联合国:明年4月,印度将超中国成为人口第一大国
India is forecast to surpass China as the world's most populous country by mid-April next year, a United Nations report said.
India saw rapid population growth — almost 2 percent annually — for much of the second half of the last century. The UN projects that India's population will be 1.64 billion by 2050.
Yet India is not undergoing a population explosion. India's fertility rate has also fallen substantially in recent decades - from 5.7 births per woman in 1950 to two births per woman today - but the rate of decline has been slower.
According to BBC, one in five people below 25 years in the world is from India and 47 percent of Indians are below the age of 25. "This generation of young Indians will be the largest consumer and labor source in the knowledge and network goods economy. Indians will be the largest pool of global talent," says Shruti Rajagopalan, an economist, in a new paper.
It could, for example, strengthen India's claim of getting a permanent seat in the UN Security Council. "I think you have certain claims on things (by being the country with largest population)," says John Wilmoth, director of the Population Division of the UN Department of Economic and Social Affairs.

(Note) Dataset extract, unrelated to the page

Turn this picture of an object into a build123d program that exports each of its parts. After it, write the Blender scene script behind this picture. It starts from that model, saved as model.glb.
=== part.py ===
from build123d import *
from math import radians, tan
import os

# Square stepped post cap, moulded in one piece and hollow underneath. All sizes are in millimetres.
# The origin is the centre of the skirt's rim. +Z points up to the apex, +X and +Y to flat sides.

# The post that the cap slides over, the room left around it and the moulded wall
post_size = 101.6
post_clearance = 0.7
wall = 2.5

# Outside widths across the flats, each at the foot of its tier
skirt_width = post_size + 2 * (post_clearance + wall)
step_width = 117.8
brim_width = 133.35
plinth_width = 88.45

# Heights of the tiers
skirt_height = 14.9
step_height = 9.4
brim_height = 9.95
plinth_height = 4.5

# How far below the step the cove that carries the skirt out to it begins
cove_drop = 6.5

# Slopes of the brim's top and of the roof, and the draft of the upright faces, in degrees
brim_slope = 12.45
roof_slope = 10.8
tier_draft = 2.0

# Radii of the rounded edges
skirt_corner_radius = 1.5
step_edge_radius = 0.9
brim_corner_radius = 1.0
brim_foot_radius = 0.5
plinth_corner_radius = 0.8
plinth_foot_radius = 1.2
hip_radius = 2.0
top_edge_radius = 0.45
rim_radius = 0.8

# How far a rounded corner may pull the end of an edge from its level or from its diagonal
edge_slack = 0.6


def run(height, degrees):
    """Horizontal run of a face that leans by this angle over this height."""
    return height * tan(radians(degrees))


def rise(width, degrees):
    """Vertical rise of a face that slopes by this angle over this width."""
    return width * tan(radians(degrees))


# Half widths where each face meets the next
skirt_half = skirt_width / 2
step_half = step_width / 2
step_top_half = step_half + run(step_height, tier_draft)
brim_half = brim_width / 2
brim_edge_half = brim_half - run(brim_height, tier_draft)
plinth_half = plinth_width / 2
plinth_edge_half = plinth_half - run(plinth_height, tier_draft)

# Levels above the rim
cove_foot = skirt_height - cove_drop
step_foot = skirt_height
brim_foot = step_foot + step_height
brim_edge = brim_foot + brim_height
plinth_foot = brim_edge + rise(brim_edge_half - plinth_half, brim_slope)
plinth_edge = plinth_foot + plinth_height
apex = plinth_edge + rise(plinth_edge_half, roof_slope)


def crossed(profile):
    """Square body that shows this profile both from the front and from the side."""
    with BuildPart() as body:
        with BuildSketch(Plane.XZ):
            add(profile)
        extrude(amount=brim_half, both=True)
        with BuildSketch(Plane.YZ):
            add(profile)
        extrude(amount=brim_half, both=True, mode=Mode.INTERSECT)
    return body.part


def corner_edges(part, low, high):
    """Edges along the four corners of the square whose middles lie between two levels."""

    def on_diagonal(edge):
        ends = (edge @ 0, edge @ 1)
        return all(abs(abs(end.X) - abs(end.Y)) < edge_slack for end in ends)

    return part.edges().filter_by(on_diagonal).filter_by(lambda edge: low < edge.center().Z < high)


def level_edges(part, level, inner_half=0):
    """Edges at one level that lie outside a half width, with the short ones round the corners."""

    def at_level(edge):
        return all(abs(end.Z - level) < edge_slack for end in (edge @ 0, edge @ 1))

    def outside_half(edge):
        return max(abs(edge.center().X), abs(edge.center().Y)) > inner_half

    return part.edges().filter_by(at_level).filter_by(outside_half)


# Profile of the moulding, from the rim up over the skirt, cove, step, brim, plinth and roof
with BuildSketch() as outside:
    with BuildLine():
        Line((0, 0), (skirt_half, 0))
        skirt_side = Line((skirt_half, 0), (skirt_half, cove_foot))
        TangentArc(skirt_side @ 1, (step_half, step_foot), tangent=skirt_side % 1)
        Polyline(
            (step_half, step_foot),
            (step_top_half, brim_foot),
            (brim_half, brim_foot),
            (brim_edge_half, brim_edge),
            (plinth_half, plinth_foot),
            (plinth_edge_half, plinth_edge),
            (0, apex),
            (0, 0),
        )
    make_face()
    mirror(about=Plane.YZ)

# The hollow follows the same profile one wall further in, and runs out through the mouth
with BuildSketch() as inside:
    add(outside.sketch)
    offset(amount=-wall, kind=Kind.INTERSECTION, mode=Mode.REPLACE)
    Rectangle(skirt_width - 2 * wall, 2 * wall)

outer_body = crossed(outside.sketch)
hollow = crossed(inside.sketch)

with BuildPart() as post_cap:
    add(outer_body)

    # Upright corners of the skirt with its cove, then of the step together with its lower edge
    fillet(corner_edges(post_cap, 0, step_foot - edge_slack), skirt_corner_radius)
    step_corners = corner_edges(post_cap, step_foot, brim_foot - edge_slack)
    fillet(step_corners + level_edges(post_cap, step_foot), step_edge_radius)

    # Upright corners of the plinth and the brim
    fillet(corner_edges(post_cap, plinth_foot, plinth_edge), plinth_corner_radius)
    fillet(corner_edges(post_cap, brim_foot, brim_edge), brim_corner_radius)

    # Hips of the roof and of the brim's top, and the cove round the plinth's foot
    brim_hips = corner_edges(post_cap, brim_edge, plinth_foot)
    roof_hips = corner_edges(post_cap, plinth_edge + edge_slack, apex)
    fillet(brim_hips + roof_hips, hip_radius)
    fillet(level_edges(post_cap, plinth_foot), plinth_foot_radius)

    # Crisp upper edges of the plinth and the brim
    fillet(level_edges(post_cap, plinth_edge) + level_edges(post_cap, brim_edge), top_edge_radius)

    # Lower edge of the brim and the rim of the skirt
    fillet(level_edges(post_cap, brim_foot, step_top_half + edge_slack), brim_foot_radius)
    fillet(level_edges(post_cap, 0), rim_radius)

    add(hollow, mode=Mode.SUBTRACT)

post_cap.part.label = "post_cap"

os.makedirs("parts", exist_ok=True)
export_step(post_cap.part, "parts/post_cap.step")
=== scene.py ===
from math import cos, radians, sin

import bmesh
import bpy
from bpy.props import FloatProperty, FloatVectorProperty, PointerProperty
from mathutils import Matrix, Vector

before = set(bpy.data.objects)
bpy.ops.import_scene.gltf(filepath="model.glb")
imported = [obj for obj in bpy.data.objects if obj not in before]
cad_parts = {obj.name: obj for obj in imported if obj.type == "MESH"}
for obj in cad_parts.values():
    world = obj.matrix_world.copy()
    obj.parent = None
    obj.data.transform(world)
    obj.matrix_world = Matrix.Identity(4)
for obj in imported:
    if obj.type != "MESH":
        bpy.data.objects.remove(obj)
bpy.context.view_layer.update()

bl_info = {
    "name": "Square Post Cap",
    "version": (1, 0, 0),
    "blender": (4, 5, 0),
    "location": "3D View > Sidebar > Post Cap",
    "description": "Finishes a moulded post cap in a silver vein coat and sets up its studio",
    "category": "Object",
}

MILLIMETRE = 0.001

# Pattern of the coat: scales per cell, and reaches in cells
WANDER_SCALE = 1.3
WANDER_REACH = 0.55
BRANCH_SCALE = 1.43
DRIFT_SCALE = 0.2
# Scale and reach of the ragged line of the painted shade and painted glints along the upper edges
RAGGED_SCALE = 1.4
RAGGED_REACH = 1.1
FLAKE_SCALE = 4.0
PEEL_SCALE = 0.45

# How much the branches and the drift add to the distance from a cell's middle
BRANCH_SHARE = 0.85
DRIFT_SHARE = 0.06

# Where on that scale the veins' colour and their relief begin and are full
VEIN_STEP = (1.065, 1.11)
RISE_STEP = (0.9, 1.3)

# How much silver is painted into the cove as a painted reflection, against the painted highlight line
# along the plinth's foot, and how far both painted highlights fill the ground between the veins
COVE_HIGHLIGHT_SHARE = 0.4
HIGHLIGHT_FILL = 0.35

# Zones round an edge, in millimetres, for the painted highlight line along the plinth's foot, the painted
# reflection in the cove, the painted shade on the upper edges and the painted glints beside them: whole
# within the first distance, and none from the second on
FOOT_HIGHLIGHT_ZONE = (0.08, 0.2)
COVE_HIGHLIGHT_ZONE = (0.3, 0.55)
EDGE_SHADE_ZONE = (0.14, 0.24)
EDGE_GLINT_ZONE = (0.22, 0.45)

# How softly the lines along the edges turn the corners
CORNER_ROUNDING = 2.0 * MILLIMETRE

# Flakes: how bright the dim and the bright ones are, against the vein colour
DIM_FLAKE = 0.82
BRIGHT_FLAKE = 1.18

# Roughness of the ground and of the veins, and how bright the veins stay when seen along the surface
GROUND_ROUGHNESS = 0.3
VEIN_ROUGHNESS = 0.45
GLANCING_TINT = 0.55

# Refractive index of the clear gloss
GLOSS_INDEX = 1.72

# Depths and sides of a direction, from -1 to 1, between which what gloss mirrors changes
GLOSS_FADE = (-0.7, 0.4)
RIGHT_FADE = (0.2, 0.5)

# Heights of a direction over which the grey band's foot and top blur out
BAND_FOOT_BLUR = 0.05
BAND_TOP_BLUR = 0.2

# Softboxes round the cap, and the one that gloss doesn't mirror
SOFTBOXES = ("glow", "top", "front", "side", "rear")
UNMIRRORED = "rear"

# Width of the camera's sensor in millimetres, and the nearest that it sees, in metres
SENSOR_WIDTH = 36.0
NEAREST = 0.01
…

India needs to create enough jobs for its young working age population to reap a demographic dividend. But only 40 percent of of India's working-age population works or wants to work, according to Centre for Monitoring Indian Economy (CMIE).
More women would need jobs as they spend less time in their working age giving birth and looking after children. The picture here is bleaker: only 10 percent of working-age women were participating in the labor force in October, according to CMIE, compared with 69 percent in China.
Then there's migration. Some 200 million Indians have migrated within the country — between states and districts — and their numbers are bound to grow. Most are workers who leave villages for cities to find work. "Can our cities provide migrants a reasonable living standard? Otherwise, we will end up with more slums and disease," says S. Irudaya Rajan, a migration expert at Kerala's Center for Development Studies.
Demographers say India also needs to stop child marriages, prevent early marriages and properly register births and deaths. A skewed sex ratio at birth — meaning more boys are born than girls — remains a worry.
Demographers say the ageing of India receives little attention. In 1947, India's median age was 21. A paltry 5 percent of people were above the age of 60. Today, the median age is over 28, and more than 10 percent of Indians are over 60 years. "As the working-age population declines, supporting an older population will become a growing burden on the government's resources," says Rukmini S, author of Whole Numbers and Half Truths. "Family structures will have to be recast and elderly persons living alone will become an increasing source of concern," she says.